Keeping in mind these tips have really shown improvement in my vollies. I feel much more adept and natural at the net. I also figured that it requires immense focus to be successful at net.

mark1
09-30-2005, 11:53 AM
Thats impressive to have improved as much as you have in only four years at such a young age. Im only a 4.0 player but i think that i can offer some advice, particularly on volleys and consistency. For me, improving my volleys was a result of me not being scared anymore to move "through" the ball and hit with conviction on either a neutral or sitter type of return. Its very important to have good footwork at net and always be moving forward through the ball. What is also very crucial is that in a set with your opponent, if you are aggressive on your first few volleys and put them away with conviction, your opponent begins to feel pressure to hit "perfect" passsing shots which translates into more errors and more points for you.

For consistency and UE's i think that it depends on the level that you play at as far as your strategy.
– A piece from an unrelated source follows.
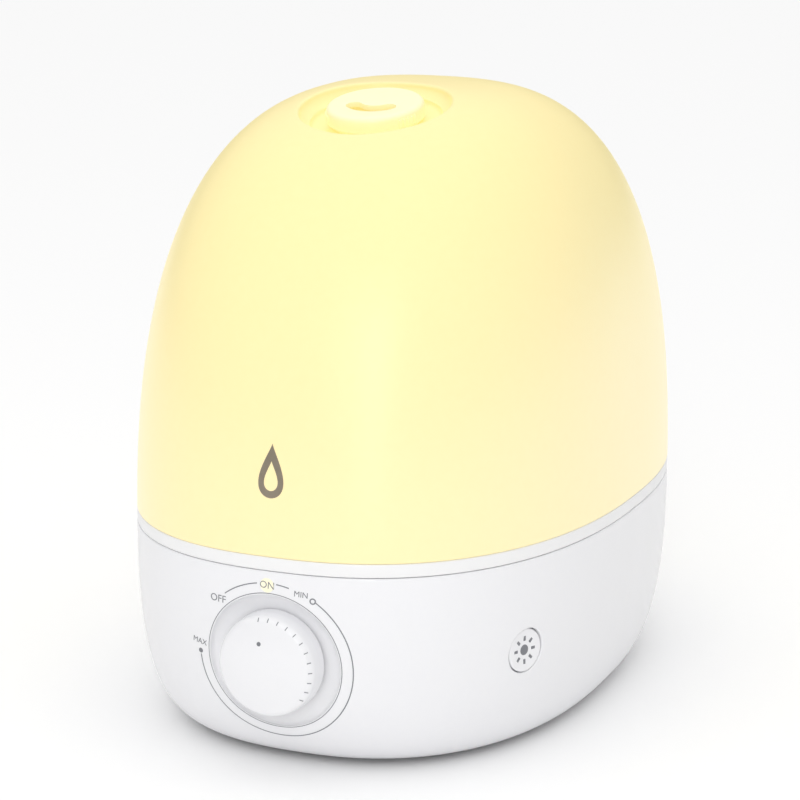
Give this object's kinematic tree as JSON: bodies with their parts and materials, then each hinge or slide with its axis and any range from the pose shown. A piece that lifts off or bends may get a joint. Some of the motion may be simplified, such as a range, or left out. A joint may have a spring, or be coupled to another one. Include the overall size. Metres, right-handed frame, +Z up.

For example, at my level here in Louisiana, I am able to be effective by being aggressive on short balls and the like, but mainly by not hitting very many UE. I can do this because my footspeed and ability to hit decent shots while being on the defensive can force the opponent to go for too much and start missing shots. Once this happens, one of two things USUALLY occurs. They either swing for winners on all of their shots and UE themselves to a loss. Or they begin to just try to get all of their shots in and thats when i use my forehand to attack and attack the net and put the pressure on them. Bottom line is at a a young age players who are consistent usually enjoy the most success. If you can work to be a consistent player first, then learn to attack later, your win loss record will definately improve.